= Exercise requirements =
Search the material below for the word "code" and copy every line in which it occurs.

= Data for this exercise =
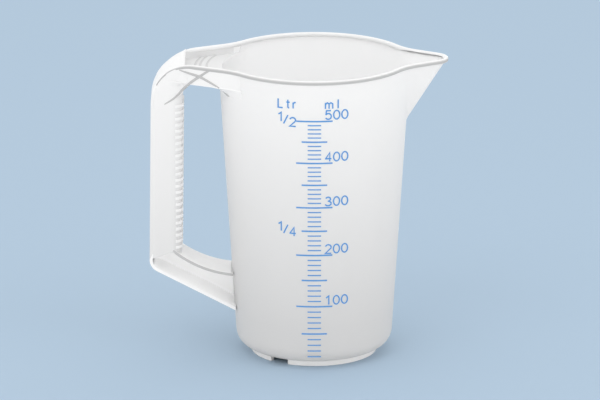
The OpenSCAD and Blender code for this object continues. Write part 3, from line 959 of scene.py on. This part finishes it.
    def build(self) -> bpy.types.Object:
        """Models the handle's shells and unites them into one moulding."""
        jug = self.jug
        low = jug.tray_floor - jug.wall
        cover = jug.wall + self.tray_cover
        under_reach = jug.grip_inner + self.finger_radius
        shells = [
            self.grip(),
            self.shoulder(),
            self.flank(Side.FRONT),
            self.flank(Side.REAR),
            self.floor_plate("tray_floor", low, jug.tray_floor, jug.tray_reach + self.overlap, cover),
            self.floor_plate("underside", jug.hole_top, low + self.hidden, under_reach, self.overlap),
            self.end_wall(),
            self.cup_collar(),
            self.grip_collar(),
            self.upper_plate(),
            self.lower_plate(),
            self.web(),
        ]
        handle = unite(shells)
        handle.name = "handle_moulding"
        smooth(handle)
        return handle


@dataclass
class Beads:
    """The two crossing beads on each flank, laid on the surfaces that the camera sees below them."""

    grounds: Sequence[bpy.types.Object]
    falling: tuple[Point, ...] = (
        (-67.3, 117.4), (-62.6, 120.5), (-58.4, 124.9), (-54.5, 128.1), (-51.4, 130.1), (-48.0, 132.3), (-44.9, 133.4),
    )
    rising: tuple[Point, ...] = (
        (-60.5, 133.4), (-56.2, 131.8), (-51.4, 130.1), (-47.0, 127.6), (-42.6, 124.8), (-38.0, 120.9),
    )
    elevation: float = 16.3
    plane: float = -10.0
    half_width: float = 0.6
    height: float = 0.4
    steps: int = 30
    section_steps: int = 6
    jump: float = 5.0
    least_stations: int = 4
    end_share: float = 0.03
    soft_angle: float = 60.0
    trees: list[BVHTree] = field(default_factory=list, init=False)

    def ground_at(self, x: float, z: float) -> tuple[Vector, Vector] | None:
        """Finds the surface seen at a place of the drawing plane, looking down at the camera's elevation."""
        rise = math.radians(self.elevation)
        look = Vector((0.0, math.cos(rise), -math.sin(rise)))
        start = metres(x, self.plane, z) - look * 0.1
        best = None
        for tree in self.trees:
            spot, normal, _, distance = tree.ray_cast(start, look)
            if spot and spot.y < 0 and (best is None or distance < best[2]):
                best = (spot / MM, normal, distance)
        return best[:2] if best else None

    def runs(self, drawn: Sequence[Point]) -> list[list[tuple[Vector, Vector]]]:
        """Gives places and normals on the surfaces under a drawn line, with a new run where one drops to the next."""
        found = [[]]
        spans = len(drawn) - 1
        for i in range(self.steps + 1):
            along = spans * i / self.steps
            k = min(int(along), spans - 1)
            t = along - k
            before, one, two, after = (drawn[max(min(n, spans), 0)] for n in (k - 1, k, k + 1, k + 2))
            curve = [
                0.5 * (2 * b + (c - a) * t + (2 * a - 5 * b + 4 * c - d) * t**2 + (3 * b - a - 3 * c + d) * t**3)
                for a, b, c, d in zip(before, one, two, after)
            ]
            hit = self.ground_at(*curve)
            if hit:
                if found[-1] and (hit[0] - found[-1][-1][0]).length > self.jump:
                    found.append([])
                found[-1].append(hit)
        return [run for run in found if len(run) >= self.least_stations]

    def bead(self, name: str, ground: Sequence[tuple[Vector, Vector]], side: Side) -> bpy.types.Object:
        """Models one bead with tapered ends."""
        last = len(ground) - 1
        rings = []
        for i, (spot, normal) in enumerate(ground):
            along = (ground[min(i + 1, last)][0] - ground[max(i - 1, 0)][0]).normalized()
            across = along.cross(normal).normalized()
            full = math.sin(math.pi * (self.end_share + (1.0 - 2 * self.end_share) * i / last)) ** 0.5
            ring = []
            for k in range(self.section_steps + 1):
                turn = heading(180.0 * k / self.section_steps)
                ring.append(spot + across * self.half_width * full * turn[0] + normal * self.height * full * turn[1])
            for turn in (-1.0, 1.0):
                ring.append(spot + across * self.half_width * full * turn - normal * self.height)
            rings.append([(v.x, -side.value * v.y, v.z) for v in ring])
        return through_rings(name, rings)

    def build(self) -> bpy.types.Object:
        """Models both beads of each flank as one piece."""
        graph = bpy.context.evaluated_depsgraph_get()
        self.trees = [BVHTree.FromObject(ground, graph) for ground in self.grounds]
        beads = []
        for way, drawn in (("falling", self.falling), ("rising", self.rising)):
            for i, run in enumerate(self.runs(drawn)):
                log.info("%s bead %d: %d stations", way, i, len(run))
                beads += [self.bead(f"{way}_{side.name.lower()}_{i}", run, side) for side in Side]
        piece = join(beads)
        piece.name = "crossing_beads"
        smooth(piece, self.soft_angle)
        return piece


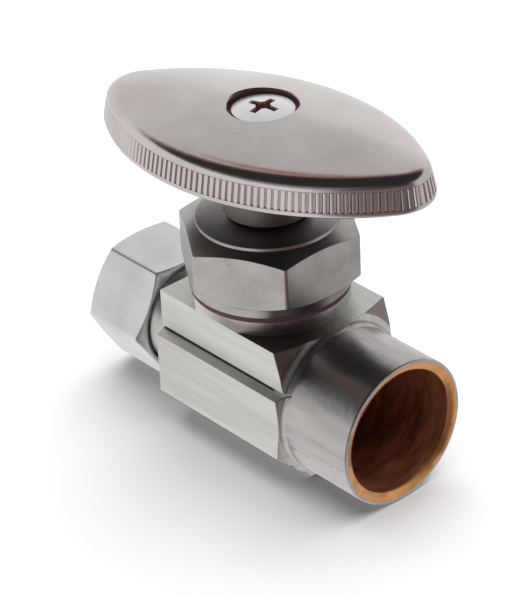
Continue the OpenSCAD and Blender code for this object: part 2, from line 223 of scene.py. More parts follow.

= Written response =
The OpenSCAD and Blender code for this object continues. Write part 3, from line 959 of scene.py on. This part finishes it.
Continue the OpenSCAD and Blender code for this object: part 2, from line 223 of scene.py. More parts follow.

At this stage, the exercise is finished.